E, em Stay Here, o sol já está no céu e o vocalista tem uma conversa com si mesmo no espaço que se passa a música: dentro da sua cabeça. É estar de frente com as possibilidades da vida – principalmente com a possibilidade fácil, quase que eminente, da morte – e decidir que vale a pena seguir em frente e continuar. É escolher o Sunshine e não o Suicide

Foto: Reprodução / Trophy Eyes

O disco se encerra com Epilogue. A melodia e o instrumental conseguem capturar brilhantemente a atmosfera mais positiva e esperançosa que foi construída no final. Em uma referência indireta à Sydney, a track de introdução, o vocalista canta: I just didn’t wanna die in my hometown. Esse momento de full circle é muito satisfatório. 

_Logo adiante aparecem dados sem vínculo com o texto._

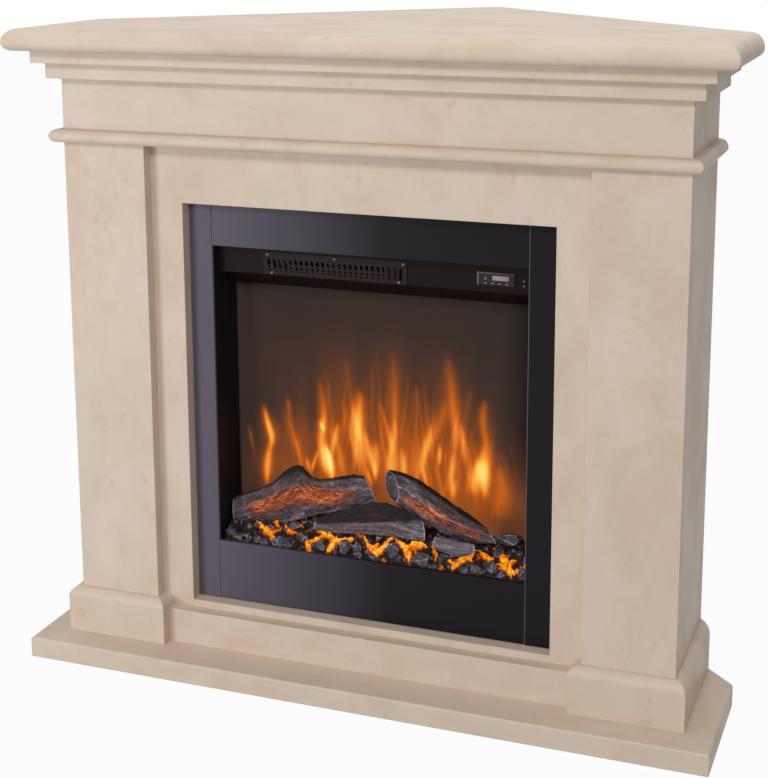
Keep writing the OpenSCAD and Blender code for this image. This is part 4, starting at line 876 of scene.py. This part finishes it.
# Lit cracks between the coals: points (x, y) on the bed, half the crack's width, and its heat
SHARDS = [
    ([(-206, 80), (-188, 71), (-174, 64), (-166, 57)], 4.4, 1),
    ([(-190, 64), (-174, 66), (-160, 74)], 2.8, 0.7), ([(-178, 94), (-174, 84), (-166, 76)], 3.2, 0.9),
    ([(-146, 92), (-138, 84), (-126, 82)], 3.4, 0.8),
    ([(-164, 90), (-151, 76), (-140, 70), (-130, 70)], 3.2, 0.85), ([(-122, 72), (-112, 80)], 2.2, 0.4),
    ([(-114, 64), (-105, 54), (-100, 51)], 4.4, 1),
    ([(-113, 62), (-100, 63), (-90, 70), (-80, 78)], 3.6, 1),
    ([(-100, 78), (-81, 74), (-62, 67), (-46, 69), (-40, 76)], 4.8, 1.2),
    ([(-62, 68), (-70, 59), (-73, 52)], 5, 1.15), ([(-44, 88), (-29, 80), (-22, 84)], 2.6, 0.6),
    ([(-88, 84), (-76, 78)], 2.4, 0.7), ([(-22, 79), (-6, 64), (7, 60), (15, 70), (25, 86)], 5, 1.2),
    ([(-4, 64), (4, 72)], 4, 1), ([(30, 82), (47, 73), (58, 60), (60, 54)], 5, 1.2),
    ([(47, 74), (61, 78), (80, 78)], 5.4, 1.15), ([(60, 70), (72, 64)], 3, 0.8),
    ([(86, 84), (97, 70), (102, 60)], 2.8, 0.75),
    ([(120, 62), (132, 60), (142, 66), (152, 72), (156, 82)], 4.6, 1.05),
    ([(134, 62), (130, 54)], 3.2, 0.9), ([(144, 66), (158, 66)], 3, 0.9),
    ([(158, 84), (175, 75), (190, 71)], 3.6, 0.95), ([(168, 78), (164, 70)], 2.6, 0.7),
    ([(184, 90), (203, 75), (213, 68), (225, 57)], 4.4, 1.1), ([(211, 69), (224, 76)], 3.4, 0.95),
    ([(196, 68), (212, 62), (222, 54)], 3.8, 1), ([(224, 58), (236, 66), (241, 74)], 3, 0.8),
    ([(108, 56), (116, 52)], 2.4, 0.6), ([(16, 54), (24, 52)], 2, 0.5),
]
# The larger coals: x, y, half length and height, the last two still to be stretched
COALS = [
    (-240, 60, 9, 7), (-224, 56, 10, 7), (-209, 54, 11, 8), (-194, 56, 9, 6), (-180, 54, 8, 6),
    (-158, 57, 12, 9), (-139, 56, 10, 7), (-121, 66, 10, 7), (-141, 82, 10, 6), (-88, 57, 11, 10),
    (-60, 79, 8, 5), (-45, 59, 12, 11), (-27, 62, 8, 7), (-22, 54, 9, 6), (34, 63, 12, 12),
    (44, 55, 7, 6), (79, 57, 14, 10), (100, 53, 8, 5), (113, 62, 9, 8), (112, 78, 9, 6),
    (149, 55, 10, 8), (170, 58, 13, 10), (188, 60, 11, 10), (190, 84, 10, 8), (206, 54, 9, 7),
    (238, 58, 9, 8), (243, 76, 8, 8), (-96, 82, 9, 5), (4, 82, 9, 5), (0, 53, 8, 6), (203, 113, 17, 11),
]
COAL_STRETCH = (1.3, 1.25)  # in length and height
COAL_COUNT = 190
COAL_TRIES = 9000
COAL_SEED = 5
FRONT_ROW, BEHIND = (52, 66), (66, 117)  # the depths y between which the small coals lie
COAL_REACH = 245
COAL_CORNERS = 15
LIT_FROM = 0.34  # small coals keep off the bed where it is hotter than this


def bed_level(y):
    """Height of the bed at a depth y."""
    s = min(1, max(0, (y - BED_FRONT) / (BED_BACK - BED_FRONT)))
    return BED_Z + BED_RISE * math.sin(math.pi / 2 * s) ** 0.8


def ripple(x, y, along, across, seed):
    return noise.noise(Vector((x / along, y / across, seed)))


def near_line(x, y, line):
    """How far (x, y) is from a line of points, and how far along the line that is, from 0 to 1."""
    best, where = math.inf, 0
    for k, ((ax, ay), (bx, by)) in enumerate(zip(line, line[1:])):
        dx, dy = bx - ax, by - ay
        s = min(1, max(0, ((x - ax) * dx + (y - ay) * dy) / (dx**2 + dy**2)))
        d = math.hypot(x - ax - s * dx, y - ay - s * dy)
        if d < best:
            best, where = d, (k + s) / (len(line) - 1)
    return best, where


def bed_glow(x, y):
    """Heat of the bed at (x, y): slender tongues that narrow to points, with a dull glow round them."""
    bent_x = x + 3.0 * ripple(x, y, 6, 6, 4) + 2.0 * ripple(x, y, 2.4, 3.2, 9)
    bent_y = y + 2.6 * ripple(x, y, 6, 6, 14) + 1.6 * ripple(x, y, 2.4, 2.4, 19)
    tongue = halo = 0.0
    for line, half_width, hot in SHARDS:
        near = near_line(x, y, line)[0]
        halo = max(halo, 0.17 * hot * hump(near, 12))
        if near > 20:
            continue
        d, s = near_line(bent_x, bent_y, line)
        w = 1.1 * half_width * (0.1 + 0.9 * math.sin(math.pi * (0.04 + 0.92 * s)))
        tongue = max(tongue, hot * math.exp(-((d / w) ** 4)))
    return tongue * (0.9 + 0.5 * ripple(x, y, 5, 5, 21)) + halo * (1 + ripple(x, y, 4, 4, 31))


def ember_material():
    """Dark resin, lit from below where it is thin."""
    t = Tree("ember_resin")
    v = t.place()
    glow = t.attribute("glow")
    hot = t.times(glow, t.span(t.noise(v, 130, 5, 0.7, 1.0), 0.36, 0.60, 0.6, 1.1))
    light = t.ramp(hot, [
        (0.0, BLACK), (0.10, lin(26, 9, 3)), (0.25, lin(96, 36, 8)), (0.45, lin(190, 88, 10)),
        (0.7, lin(238, 136, 20)), (0.9, lin(252, 166, 36)), (1.0, lin(255, 200, 80)),
    ])
    c = t.noise(v, 120, 5, 0.7)
    c = t.ramp(c, [(0.35, lin(24, 19, 19)), (0.55, lin(44, 37, 37)), (0.75, lin(86, 78, 79))])
    return t.finish(
        t.mix(t.span(glow, 0.02, 0.3), c, lin(30, 12, 6)), 0.6,
        Specular_IOR_Level=0.06, Normal=t.bump(t.noise(v, 260, 4, 0.6, 0.5), 0.3, 0.001),
        Emission_Color=light, Emission_Strength=1.0,
    )


def coal_material():
    """Grey cinder with brown patches and worn pale edges, and a dull glow on its underside."""
    t = Tree("coal")
    v = t.place()
    pores = t.noise(v, 170, 6, 0.72)
    c = t.ramp(pores, [
        (0.34, lin(40, 35, 38)), (0.5, lin(72, 64, 70)),
        (0.64, lin(104, 96, 103)), (0.78, lin(146, 138, 145)),
    ])
    c = t.mix(t.span(t.noise(v, 50, 4, 0.6), 0.46, 0.60, 0, 0.75), c, lin(38, 29, 29))
    worn = t.times(t.attribute("edge"), t.span(t.noise(v, 95, 5, 0.7), 0.46, 0.58))
    c = t.mix(t.times(worn, 0.75), c, lin(176, 168, 175))
    light = t.ramp(t.attribute("glow"), [(0.0, BLACK), (0.4, lin(44, 14, 6)), (1.0, lin(168, 68, 22))])
    return t.finish(
        c, 0.5, Normal=t.bump(pores, 0.6, 0.001), Specular_IOR_Level=0.25,
        Emission_Color=light, Emission_Strength=0.7,
    )


def bed_surface():
    """Points of the bed's lumpy top, row by row from front to back, and the heat at each."""
    nx, ny = BED_GRID
    verts, heats = [], []
    for i in range(nx + 1):
        x = -BED_X + 2 * BED_X * i / nx
        for j in range(ny + 1):
            y = BED_FRONT + (BED_BACK - BED_FRONT) * (j / ny) ** 1.5
            lump = noise.fractal(Vector((x / 14, y / 14, 1)), 0.7, 2.1, 4)
            heat = bed_glow(x, y)
            share = 0.2 if j in (0, ny) or i in (0, nx) else 1
            verts.append(at(x, y, bed_level(y) + share * (2.2 + 2.4 * lump + 2.6 * min(1.2, heat))))
            heats.append(heat)
    return verts, heats


def make_bed():
    """The bed's lumpy top, and walls from its rim to its underside."""
    verts, heats = bed_surface()
    nx, ny = BED_GRID
    row = ny + 1
    faces = [f[::-1] for f in grid_faces(nx + 1, row)]
    rim = [i * row for i in range(nx)] + [nx * row + j for j in range(ny)]
    rim += [i * row + ny for i in range(nx, 0, -1)] + list(range(ny, 0, -1))
    start, n = len(verts), len(rim)
    verts += [Vector((verts[k].x, verts[k].y, BED_FLOOR * MM)) for k in rim]
    heats += [0] * n
    for k in range(n):
        m = (k + 1) % n
        faces.append((rim[k], start + k, start + m, rim[m]))
    piece = add_piece("ember_surface", verts, faces, ember_material())
    put_values(piece, "glow", np.array(heats) / BED_HOTTEST)
    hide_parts("ember_bed")


def coal_lump(rng, length, height):
    """A chipped lump round the origin, and the layer that marks the points on its worn edges."""
    bm = bmesh.new()
    worn = bm.verts.layers.float.new("edge")
    squat = rng.uniform(0.65, 0.9)
    for _ in range(COAL_CORNERS):
        v = Vector((rng.gauss(0, 1), rng.gauss(0, 1), rng.gauss(0, 1))).normalized()
        bm.verts.new((v.x * length, v.y * length * squat, v.z * height))
    bmesh.ops.convex_hull(bm, input=bm.verts)
    bmesh.ops.delete(bm, geom=[v for v in bm.verts if not v.link_faces], context="VERTS")
    bmesh.ops.dissolve_limit(bm, angle_limit=math.radians(24), verts=bm.verts, edges=bm.edges)
    narrow = 0.035 * length + 0.15
    made = bmesh.ops.bevel(
        bm, geom=list(bm.edges), offset=narrow, segments=1, profile=0.5, affect="EDGES", clamp_overlap=True
    )["faces"]
    for v in bm.verts:
        v[worn] = 1.0
    flat = [f for f in bm.faces if f not in set(made)]
    bmesh.ops.inset_individual(bm, faces=flat, thickness=0.8 * narrow, use_even_offset=True)
    for f in flat:
        for v in f.verts:
            v[worn] = 0.0
    bmesh.ops.triangulate(bm, faces=flat)
    inner = [e for e in bm.edges if e.calc_length() > 2.6 and not any(v[worn] for v in e.verts)]
    bmesh.ops.subdivide_edges(bm, edges=inner, cuts=1, use_grid_fill=True)
    bm.verts.index_update()
    return bm, worn


def one_coal(rng, x, y, length, height):
    """A lump on the bed, as its points, faces, edge values and heats."""
    bm, worn = coal_lump(rng, length, height)
    turn = Matrix.Rotation(rng.uniform(0, 6.3), 3, "Z") @ Matrix.Rotation(rng.uniform(-0.35, 0.35), 3, "X")
    seed = Vector([rng.uniform(0, 99) for _ in range(3)])
    points, edges, heats = [], [], []
    heat = min(1, 0.25 + bed_glow(x, y))
    for v in bm.verts:
        p = turn @ v.co + 0.35 * noise.noise_vector(v.co / 4 + seed)
        px = min(BED_X - 1.5, max(1.5 - BED_X, x + p.x))
        py = min(BED_BACK - 0.5, max(BED_FRONT + 0.5, y + p.y))
        points.append(at(px, py, bed_level(y) + 0.35 * height + 1.5 + p.z))
        edges.append(v[worn])
        heats.append(heat * max(0, -0.3 - v.co.z / height) * 1.2)
    faces = [tuple(v.index for v in f.verts) for f in bm.faces]
    bm.free()
    return points, faces, edges, heats


def coal_spots(rng):
    """Places and sizes of the coals: the larger ones, then small ones at random."""
    wider, taller = COAL_STRETCH
    spots = [(x, y, wider * length, taller * height) for x, y, length, height in COALS]
    for _ in range(COAL_TRIES):
        if len(spots) == COAL_COUNT:
            break
        y = rng.uniform(*(FRONT_ROW if rng.random() < 0.55 else BEHIND))
        x = rng.uniform(-COAL_REACH, COAL_REACH)
        r = rng.uniform(2.2, 5.6) if y < BEHIND[0] else rng.uniform(3.5, 8)
        crowded = any((x - a) ** 2 + (y - b) ** 2 < (0.70 * (r + c)) ** 2 for a, b, c, _ in spots)
        if not crowded and bed_glow(x, y) <= LIT_FROM:
            spots.append((x, y, r, 0.8 * r))
    return spots


def make_coals():
    rng = random.Random(COAL_SEED)
    noise.seed_set(COAL_SEED)  # for noise_vector
    points, faces, edges, heats = [], [], [], []
    for spot in coal_spots(rng):
        p, f, e, h = one_coal(rng, *spot)
        faces += [tuple(k + len(points) for k in face) for face in f]
        points += p
        edges += e
        heats += h
    piece = add_piece("coals", points, faces, coal_material(), smooth=False)
    put_values(piece, "edge", edges)
    put_values(piece, "glow", heats)


make_bed()
make_coals()

# -------- light, floor and background

# Each lamp: name, place, where it points, width and height, all in metres, then watts and colour
LAMPS = [
    ("key", (-1.67, -2.95, 0.66), (-0.15, 0, 0.5), (1.0, 1.2), 34, (0.95, 0.95, 1)),
    ("fill", (0.5, -3.9, 2.9), (0, 0, 0.6), (0.9, 0.8), 58, (1, 0.98, 0.96)),
    ("overhead", (0.1, 0.2, 3.3), (0, 0.1, 0.6), (3.0, 2.6), 38, (1, 1, 1)),
]
WORLD_LIGHT = 0.30
FLOOR_WHITE = 0.955  # the rest of what is seen of the floor is its own lit surface, with the shadow
FLOOR_RADIUS = 14
FLOOR_SIDES = 96
FLOOR_Z = -0.0008


def make_lamps():
    for name, place, target, size, watts, colour in LAMPS:
        light = bpy.data.lights.new(name, "AREA")
        light.shape = "RECTANGLE"
        light.size, light.size_y = size
        light.energy = watts
        light.color = colour
        lamp = add_object(name, light)
        lamp.location = place
        lamp.rotation_euler = (Vector(target) - Vector(place)).to_track_quat("-Z", "Y").to_euler()


def make_world():
    """Soft light all round, and plain white where it is seen."""
    t = Tree("studio", bpy.data.worlds, "OutputWorld")
    soft = t.node("Background", {"Color": WHITE, "Strength": WORLD_LIGHT})
    white = t.node("Background", {"Color": WHITE, "Strength": 1.0})
    mix = t.node("MixShader", {0: t.seen(), 1: soft.outputs[0], 2: white.outputs[0]})
    bpy.context.scene.world = t.close(mix)


def make_floor():
    """A pale round floor, mostly white where it is seen."""
    t = Tree("pale_floor")
    c = t.mix(t.noise(t.place(), 3, 3), lin(194, 194, 194), lin(200, 200, 200))
    matt = t.node("BsdfPrincipled", {"Base Color": c, "Roughness": 0.8, "Specular IOR Level": 0.1})
    white = t.node("Emission", {"Color": WHITE, "Strength": 1.0})
    share = t.times(t.seen(), FLOOR_WHITE)
    material = t.close(t.node("MixShader", {0: share, 1: matt.outputs[0], 2: white.outputs[0]}))
    angles = [2 * math.pi * k / FLOOR_SIDES for k in range(FLOOR_SIDES)]
    ring = [(FLOOR_RADIUS * math.cos(a), FLOOR_RADIUS * math.sin(a), FLOOR_Z) for a in angles]
    floor = add_mesh("floor", ring, [tuple(range(FLOOR_SIDES))], material)


make_lamps()
make_world()
make_floor()
bpy.context.scene.view_settings.view_transform = "Standard"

É uma track inspiradora e um respiro de alívio. É, também, uma ode à história da banda, com algumas interpolações de momentos antigos da discografia. Ela encerra o álbum com um adeus e um sentimento de gratidão: da banda para os fãs, um agradecimento àqueles que passaram ou fizeram parte da história do Trophy Eyes

A sensação que permanece é de acalento no coração – principalmente porque o que era para ser uma despedida permanente virou um até logo, e o grupo que iria encerrar as atividades continuará trabalhando em futuros projetos. 

What a spectacular view

That I had of you

Suicide and Sunshine soa como um abraço do seu melhor amigo te dizendo que “vai ficar tudo bem” no final. Suas letras são relacionáveis, pois retratam de forma nua e crua a realidade de como nos vemos diante do mundo. As composições expõem a dualidade dos problemas da vida e dos dias nos quais as coisas podem estar dando certo, o céu pode estar azul, mas você ainda é capaz de sentir tristeza. 

John Floreani trouxe suas angústias e relações pessoais de maneira sincera e transparente, deixou que o ouvinte escutasse suas dores, que se sentisse acolhido de alguma forma. Jeremy Winchester, Josh Campiao e Blake Carus fizeram um trabalho impecável em traduzir toda a intensidade e emoção das letras nos ritmos e melodias. 

O álbum todo prende o ouvinte não só pela simplicidade com que consegue expressar as mais diversas situações da vida adulta, mas também pela sua genialidade. Por trás de cada batida dançante, existe um verso triste e pronto para ser despido. Suicide and Sunshine é uma combinação sensacional de várias qualidades do Trophy Eyes: é dinâmico, envolvente, sincero e vai além de apenas o que o ouvinte consegue escutar. Também atinge o coração.